– Ты о моем пристрастии к старине? Теперь уже и мои собственные речи – седая древность. Однако прежние проблемы так никуда и не делись. Политики сводят мир воедино, технологии же его дробят. Крохотные анклавы навроде Республики не следует трогать. Чтобы, если мы прикончим себя собственными руками, было кому собирать обломки.
– Есть Земля, – напомнил Фецко.
– Какой смысл говорить о варварах, – с этими словами Понпьянскул отхлебнул фраппе с транквилизатором.

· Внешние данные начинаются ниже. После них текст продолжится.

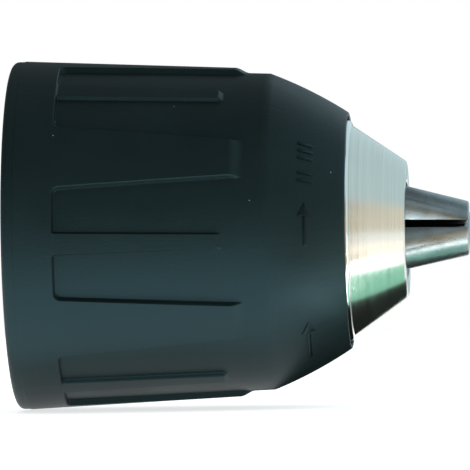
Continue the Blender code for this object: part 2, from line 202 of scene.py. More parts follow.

– Будь у тебя, Понпьянскул, достаточно мужества, – заявил Росс, – ты бы отправился в Республику и занялся этим вопросом сам.
– Могу поспорить, – хмыкнул Понпьянскул, – что соберу там просто убийственные улики.
– Чушь, – сказал Феттерлинг.
– Это что, спор? – Росс смерил обоих взглядом. – Тогда я буду судьей. Если вам, доктор, удастся найти улики, которые проймут даже мою носорожью чувствительность, мы все согласимся, что правда на вашей стороне.
– Давненько я не… – заколебался Понпьянскул.
– Испугался? – захохотал Росс. – Тогда сиди себе и делай загадочный вид. Тебе же нужен фасад загадочности, так? Иначе кто-нибудь из молодых акул схарчит тебя за завтраком – и дело с концом.
– Один раз после чистки были уже такие желающие позавтракать, – заметал Понпьянскул. – Подавились.
– Так это ж двести лет назад, – продолжал подзадоривать его Росс. – Я вспоминаю некий эпизод с – как это там было? – с бессмертием через применение кельпа.
– Что?
Понпьянскул моргнул. Постепенно воспоминания, похороненные под грудой десятилетий, пробились наверх.
– Кельп, – сказал он. – Волшебное растение из земного океана. – Он продолжал, цитируя сам себя:
– Друзья! Что изменит ваш каталитический баланс? Ответ: кельп. Чудесное растение, рожденное морем и измененное генетически, способное ныне произрастать в pane – соляном растворе, от которого прослеживается происхождение самой крови… Господи боже мой, дальше не помню.
– Он торговал пилюлями из кельпа, – поведал обществу Росс. – Устроил себе контору в какой-то надувной трущобе. Радиация там была такая – можно яичницу на переборках жарить…
– Плацебо, – сказал Понпьянскул. – В те времена Голдрейх-Тримейн был полон дикорастущих. Горняки, беженцы, прожаренные радиацией. Тогда Бутыль нас еще не защищала. А если пациент выглядел уж совсем безнадежно, я примешивал немного обезболивающего.
– Всем нам не дожить до таких лет без некоторых процедур, – сказал Линдсей.
– К черту воспоминания, Мавридес, – рыкнул Феттерлинг. – Росс, я желаю знать, на что спорю. Что я выиграю, если у Понпьянскула ничего не выйдет?
– Мой дом, – сказал Понпьянскул. – В Колесе Фицджеральда.